On October 28, 2014 an Antares cargo rocket bound for the International Space Station (ISS) catastrophically exploded seconds after launch.  The $200 million rocket was planned to be one of eight supply missions to the ISS that Orbital Sciences has a $1.9 billion contract to provide.  The investigation is still underway, but initial findings indicate that there may have been a problem with the engines, which were initially built in the 1960s and early 1970s by the Soviet space program.

Whenever NASA launches a rocket, it is observed by safety personnel with the ability to cause the rocket to self-destruct if it appears to be malfunctioning to minimize potential injuries and property damage. Reports by NASA have indicated that this flight-termination system was engaged shortly after liftoff in this case because the rocket malfunctioned shortly after takeoff.
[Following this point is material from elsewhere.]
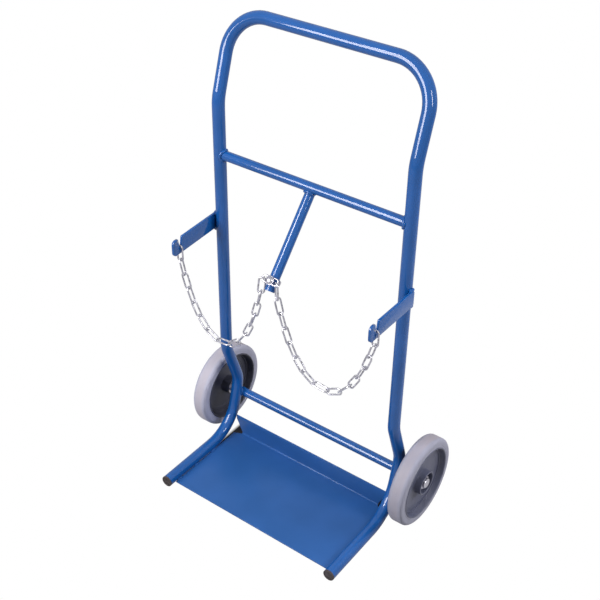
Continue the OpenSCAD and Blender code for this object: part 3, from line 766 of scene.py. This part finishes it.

Video of the launch and the subsequent explosion show the plume from one engine changing shape a second before the massive explosion.  The change in the plume has led to speculation that a turbopump failed shortly after liftoff and suggests that the engines were the source of the malfunction.  Investigators are currently reviewing the video of the launch, telemetry readings from the rocket, and studying the debris to learn as many details as possible about this failure.

The engines in question are NK-33 rocket engines that were initially built (not just designed, but actually manufactured) more than 4 decades ago. So how did engines from the Apollo era end up on a rocket decades later in 2014?  The one-word answer is money.

These engines were originally designed to support the Soviet space program which was disbanded in 1974.  For years, these engines were warehoused with no real purpose.  In 1990, these engines were sold to a company called Aerojet, reportedly for the bargain price of a cool million each.  The engines were refurbished and renamed Aerojet AJ-26s.  The cost of using these older engines was significantly less than developing a brand new rocket design.  In addition to being expensive, a new rocket design requires a significant time investment.  There are also limited alternatives available, partly due to NASA’s shrinking budget.

Orbital Sciences has announced that they will source a different engine and no longer use the AJ-26s, but it’s worth nothing that these rockets have been used successfully in recent years. They have launched Cygnus supply spacecraft three times without incident.